Pushing talent by designing specific roles


Recent research shows that companies best able to attract and retain the talent they need share three key characteristics:

 

• Deep focus of Board, CEO and executive team on the talent of the organisation. This does not just mean that a succession plan is prepared annually by HR and approved by the Board. Neither does it simply mean that the investment in leadership development programmes is top quartile. It means that, if asked, the CEO could describe the career history and development plan of each of his most high-potential employees. It means that the executive team, as a team and as individual leaders, devote up to 30% of their time to talent development and leadership.
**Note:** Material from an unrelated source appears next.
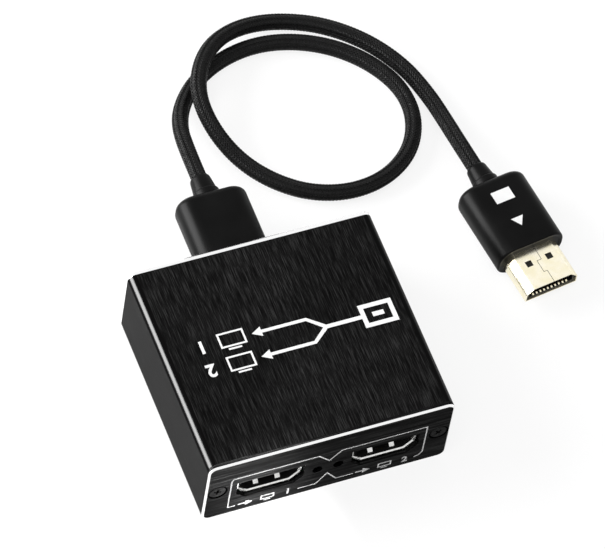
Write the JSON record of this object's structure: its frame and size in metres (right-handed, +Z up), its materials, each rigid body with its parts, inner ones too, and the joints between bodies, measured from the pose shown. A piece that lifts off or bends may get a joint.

It means that a core process of the entire organisation is evolving the link between talent strategy and corporate strategy.

 

• The fundamental development philosophy of these companies is based on talent pushing rather than talent pulling. In these organisations the focus has shifted from role-specific succession planning to employee-specific development planning. The appraisal and development process has shifted from: audit capability, identify gaps, apply development intervention; to: understand unique capability, focus development on deepening capability, design role to leverage capability.

 

• For these companies, talent management has become a core strategic capability at all management levels. It is measured, rewarded, celebrated and valued. Role model leaders are those who tirelessly develop others, who identify talented people and volunteer them across the organisation and who can list countless people they have developed and mentored.